Reproduce the lines from the one bearing "front_case();" through the one bearing "for node in", inclusive. Copy them exactly; include no other line.

## DATA EXCERPT
* START *
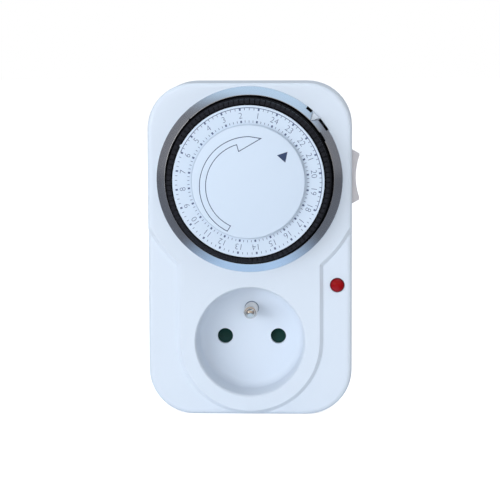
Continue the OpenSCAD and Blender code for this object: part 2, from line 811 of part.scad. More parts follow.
module number_ring() color("white") plan() at_dial() {
    slab(dial_h - ring_thick, dial_h) difference() {
        circle(dial_r, $fn = 128);
        circle(7);
    }
    clock(lug_angle) slab(dial_h - ring_thick, dial_h)
        polygon([[-1, dial_r - 0.3], [0, dial_r + 0.5], [1, dial_r - 0.3]]);
}

module centre_disc() color("white") plan() at_dial() difference() {
    rotate_extrude($fn = 128) polygon([
        [0, dial_h - 1.8],
        [4, dial_h - 1.8],
        [4, disc_h - 1.2],
        [disc_r, disc_h - 1.2],
        [disc_r, disc_h - 0.3],
        [disc_r - 0.3, disc_h],
        [0, disc_h]
    ]);
    rod(post_r + fixed_gap / 4, dial_h - 1.8 - e, dial_h + 0.2);
}

module bezel() color("slategray") plan() at_dial() difference() {
    rotate_extrude($fn = 128) polygon([
        [bezel_in_r, face_h - skirt_h],
        [opening_r - fixed_gap, face_h - skirt_h],
        [opening_r - fixed_gap, face_h],
        [bezel_out_r, face_h],
        [bezel_out_r, face_h + 0.35],
        [bezel_out_r - 0.5, face_h + bezel_rise * 0.5],
        [bezel_out_r - 1.4, face_h + bezel_rise * 0.85],
        [bezel_in_r + 0.6, bezel_h],
        [bezel_in_r, bezel_h - 0.15]
    ]);
    clock(index_angle) slab(face_h - skirt_h - e, bezel_h + e) index_wedge(bezel_in_r + 0.1, bezel_out_r + e);
    slab(face_h - e, bezel_h + e) notches(bezel_out_r - 0.9, bezel_out_r + e);
    slab(face_h - skirt_h - e, bezel_h + e) {
        polygon(sector(bezel_in_r - e, bezel_in_r + 0.5, index_angle + 10, index_angle + 17));
        polygon(sector(bezel_in_r - e, bezel_in_r + 0.4, 315, 316.2));
    }
}

module microswitch() color("dimgray") plan() at_dial() clock(index_angle) {
    difference() {
        block(
            [switch_shift, button_r - switch_size[1] / 2, switch_low],
            [switch_shift + switch_size[0], button_r + switch_size[1] / 2, switch_top]
        );
        translate([0, button_r]) rod(0.9 + run_gap, switch_top - 3, switch_top + e);
    }
    for (k = [0:1]) translate([switch_shift + 0.2 + k * (switch_size[0] - 1.2), button_r - 0.8, 0])
        block([0, -0.8, switch_low - 4], [0.8, 2.4, switch_low + 0.1]);
}

module switch_button() color("firebrick") plan() at_dial() clock(index_angle) translate([0, button_r])
    rod(0.9, switch_top - 1.8, button_top - 0.1);

// Lever from the pivot in the corner to a nose under the ring of tappets
module follower() color("orange") plan() at_dial() clock(index_angle) {
    translate([-follower_half, 0, 0]) rotate([90, 0, 90]) linear_extrude(2 * follower_half) polygon([
        [pivot_r + 1.6, pivot_h - 1.5],
        [pivot_r + 1.6, pivot_h + 1.5],
        [tip_track_r + 3, pivot_h + 1.5],
        [tip_track_r + 0.8, nose_top],
        [tip_track_r - 0.6, nose_top],
        [tip_track_r - 0.6, nose_top - 1.5],
        [tip_track_r + 2.2, pivot_h - 1.5]
    ]);
    translate([0, pivot_r, pivot_h]) rotate([0, 90, 0])
        cylinder(r = trunnion_r, h = 2 * follower_half + 2.8, center = true);
}

// Rocker in its middle position, with a hollow outer face
module rocker() color("lavender") plan() translate([rocker_x, dial_up, 0]) {
    wall_x = half_w - rocker_x;
    out_x = wall_x + rocker_rise;
    half = rocker_len / 2;
    sag_angle = asin(half / rocker_hollow_r);
    centre_x = out_x + rocker_hollow_r * cos(sag_angle);
    slab(rocker_h - rocker_w / 2, rocker_h + rocker_w / 2) polygon(concat(
        [[wall_x - 2.2, half + rocker_slope], [wall_x, half + rocker_slope]],
        arc(rocker_hollow_r, 270 + sag_angle, 270 - sag_angle, 12, [centre_x, 0]),
        [[wall_x, -half - rocker_slope], [wall_x - 2.2, -half - rocker_slope]],
        [[-0.8, -2.2], [-2, -0.5], [-2, 0.5], [-0.8, 2.2]]
    ));
    rod(rocker_pin_r, rocker_h - rocker_w / 2 - 1.6, rocker_h + rocker_w / 2 + 1.6);
}

module rocker_base() color("dimgray") plan() translate([0, dial_up, 0]) difference() {
    union() {
        block(
            [base_x, -contact_y - 2.5, rocker_h - cheek_h - 0.8],
            [base_x + 1, contact_y + 2.5, rocker_h + cheek_h + 0.8]
        );
        for (side = [-1, 1]) translate([0, 0, rocker_h + side * cheek_h])
            block([base_x, -3.6, -0.8], [half_w - wall - 0.05, 3.6, 0.8]);
    }
    translate([rocker_x, 0]) rod(rocker_pin_r + run_gap, rocker_h - rocker_w, rocker_h + rocker_w);
    translate([axle_x, 0]) rod(axle_r + run_gap, rocker_h - rocker_w, rocker_h + rocker_w);
    for (y = [-contact_y, contact_y]) block(
        [base_x - e, y - 1.2 - fixed_gap, rocker_h - 2 - fixed_gap],
        [base_x + 1 + e, y + 1.2 + fixed_gap, rocker_h + 2 + fixed_gap]
    );
}

module rocker_contacts() color("goldenrod") plan() translate([0, dial_up, 0]) for (y = [-contact_y, contact_y])
    block([base_x - 0.6, y - 1.2, rocker_h - 2], [base_x + 1.3, y + 1.2, rocker_h + 2]);

// See-saw bridge on an axle, which the rocker tips onto one contact or the other
module rocker_bridge() color("gold") plan() translate([0, dial_up, 0]) {
    block(
        [bridge_x, -bridge_len / 2, rocker_h - 2.5],
        [bridge_x + bridge_thick, bridge_len / 2, rocker_h + 2.5]
    );
    translate([axle_x, 0]) rod(axle_r, rocker_h - cheek_h - 0.6, rocker_h + cheek_h + 0.6);
}

module pilot_lens() color("crimson") plan() translate([lens_x, lens_y, 0]) {
    r = lens_d / 2;
    dome = 1.3;
    rotate_extrude() polygon(concat(
        [[0, front_in - 1], [r + 0.5, front_in - 1], [r + 0.5, front_in - 0.05], [r, front_in - 0.05]],
        [for (i = [0:8]) [r * cos(i * 11.25), low_h + dome * sin(i * 11.25)]]
    ));
}

module pilot_lamp() color("orange") plan() translate([lens_x, lens_y, 0]) {
    rod(lamp_r, lamp_low, lamp_top - lamp_r);
    translate([0, 0, lamp_top - lamp_r]) sphere(lamp_r);
    both_sides() translate([1, 0, 0]) rod(0.3, lamp_leg_low, lamp_low + 0.1);
}

front_case();
rear_case();
case_screws();
small_screws();
plug_pin_line();
plug_pin_neutral();
plug_earth_clips();
plug_earth_socket();
socket_earth_pin();
shutter();
shutter_spring();
contact_carrier();
line_contact();
neutral_contact();
line_bar();
switched_bar();
leads();
movement_plate();
motor();
motor_pinion();
idler_gear();
dial_gear();
dial_carrier();
tappet_guide();
number_ring();
centre_disc();
bezel();
microswitch();
switch_button();
follower();
rocker();
rocker_base();
rocker_contacts();
rocker_bridge();
pilot_lens();
pilot_lamp();
for (hour = [1:hours]) hour_tappets(hour);
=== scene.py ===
from math import atan2, cos, degrees, radians, sin, tau

import bpy
from mathutils import Matrix, Vector


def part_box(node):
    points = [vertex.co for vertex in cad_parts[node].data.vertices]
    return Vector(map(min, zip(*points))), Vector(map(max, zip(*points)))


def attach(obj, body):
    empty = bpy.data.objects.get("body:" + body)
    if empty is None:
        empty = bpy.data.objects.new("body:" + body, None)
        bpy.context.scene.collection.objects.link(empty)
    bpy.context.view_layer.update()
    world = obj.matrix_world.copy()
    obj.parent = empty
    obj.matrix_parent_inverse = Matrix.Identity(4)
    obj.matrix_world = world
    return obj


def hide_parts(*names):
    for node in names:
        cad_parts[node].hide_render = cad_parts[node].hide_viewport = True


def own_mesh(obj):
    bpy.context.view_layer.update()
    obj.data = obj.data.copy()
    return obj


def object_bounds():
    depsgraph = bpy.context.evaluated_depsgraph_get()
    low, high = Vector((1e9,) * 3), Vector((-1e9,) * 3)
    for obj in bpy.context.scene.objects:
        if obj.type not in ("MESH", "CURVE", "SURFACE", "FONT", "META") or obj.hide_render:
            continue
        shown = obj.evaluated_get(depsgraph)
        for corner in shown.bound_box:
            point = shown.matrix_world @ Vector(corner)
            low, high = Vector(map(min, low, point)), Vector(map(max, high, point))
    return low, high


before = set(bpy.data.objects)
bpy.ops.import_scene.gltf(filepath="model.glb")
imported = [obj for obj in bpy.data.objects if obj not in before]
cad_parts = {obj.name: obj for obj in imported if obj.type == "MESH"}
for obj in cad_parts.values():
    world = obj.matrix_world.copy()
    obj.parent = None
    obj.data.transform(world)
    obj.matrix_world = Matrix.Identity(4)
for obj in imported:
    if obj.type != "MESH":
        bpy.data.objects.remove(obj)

cad_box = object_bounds()
MM = 0.001

# Camera: a long lens a little above the timer and a little to its right. It looks at the
# middle of the front from 0.8 m, with a slight tilt of the horizon.
azimuth, elevation, roll = radians(2.44), radians(5.94), radians(-0.17)
camera_distance, looked_at = 0.8, Vector((0.09, -49, 32.49)) * MM
towards_camera = Vector(
    (sin(azimuth) * cos(elevation), -cos(azimuth) * cos(elevation), sin(elevation))
)
camera_data = bpy.data.cameras.new("camera")
camera_data.sensor_width = 36
camera_data.lens = 164.58
camera = bpy.data.objects.new("camera", camera_data)
camera.location = looked_at + camera_distance * towards_camera
camera.rotation_mode = "QUATERNION"
camera.rotation_quaternion = (
    (-towards_camera).to_track_quat("-Z", "Y") @ Matrix.Rotation(roll, 3, "Z").to_quaternion()
)
scene = bpy.context.scene
scene.collection.objects.link(camera)
scene.camera = camera
scene.view_settings.view_transform = "Standard"

# Studio lamps: slightly cold soft boxes to the left of the camera, level with the timer and above
# it, and a weaker one beside the camera, with a little light from overhead and from behind.
lamp_colour = (0.835, 0.908, 1)
lamps_aim = Vector((0, -0.03, 0.035))


def soft_box(name, place, width, height, power):
    """Lamp with its place and size in metres and its power in watts, kept out of reflections."""
    lamp = bpy.data.lights.new(name, "AREA")
    lamp.shape = "RECTANGLE"
    lamp.size, lamp.size_y = width, height
    lamp.energy = power
    lamp.color = lamp_colour
    holder = bpy.data.objects.new(name, lamp)
    scene.collection.objects.link(holder)
    holder.location = place
    holder.rotation_mode = "QUATERNION"
    holder.rotation_quaternion = (Vector(place) - lamps_aim).to_track_quat("Z", "Y")
    holder.visible_glossy = False


soft_box("left_box", (-0.62, -1.02, 0.005), 0.9, 0.4, 6.6)
soft_box("upper_box", (-0.6, -0.95, 0.35), 0.7, 0.5, 2.5)
soft_box("front_box", (0.1, -1.3, 0.01), 0.5, 0.3, 4.2)
soft_box("top_box", (0, -0.1, 1.0), 0.7, 0.7, 2.1)
soft_box("back_box", (0.4, 0.8, 0.5), 0.6, 0.6, 2.5)

# Room: dim grey walls, a bright blue-white ceiling, a warm wall in front and the left soft box
# in the metal's reflections, plain grey for the light on the timer, and white for the camera.
wall_grey, ceiling_blue = (0.22, 0.22, 0.24, 1), (0.65, 0.84, 1.04, 1)
front_warm, box_white = (0.6, 0.53, 0.46, 1), (1.35, 1.3, 1.25, 1)
room_light, white = (0.415, 0.435, 0.45, 1), (1, 1, 1, 1)
ceiling_aim, front_aim, left_box_aim = (0.29, 0, 0.957), (0, -1, 0), (-0.52, -0.84, 0.15)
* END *
## RESULT OF THIS EXERCISE
front_case();
rear_case();
case_screws();
small_screws();
plug_pin_line();
plug_pin_neutral();
plug_earth_clips();
plug_earth_socket();
socket_earth_pin();
shutter();
shutter_spring();
contact_carrier();
line_contact();
neutral_contact();
line_bar();
switched_bar();
leads();
movement_plate();
motor();
motor_pinion();
idler_gear();
dial_gear();
dial_carrier();
tappet_guide();
number_ring();
centre_disc();
bezel();
microswitch();
switch_button();
follower();
rocker();
rocker_base();
rocker_contacts();
rocker_bridge();
pilot_lens();
pilot_lamp();
for (hour = [1:hours]) hour_tappets(hour);
=== scene.py ===
from math import atan2, cos, degrees, radians, sin, tau

import bpy
from mathutils import Matrix, Vector


def part_box(node):
    points = [vertex.co for vertex in cad_parts[node].data.vertices]
    return Vector(map(min, zip(*points))), Vector(map(max, zip(*points)))


def attach(obj, body):
    empty = bpy.data.objects.get("body:" + body)
    if empty is None:
        empty = bpy.data.objects.new("body:" + body, None)
        bpy.context.scene.collection.objects.link(empty)
    bpy.context.view_layer.update()
    world = obj.matrix_world.copy()
    obj.parent = empty
    obj.matrix_parent_inverse = Matrix.Identity(4)
    obj.matrix_world = world
    return obj


def hide_parts(*names):
    for node in names:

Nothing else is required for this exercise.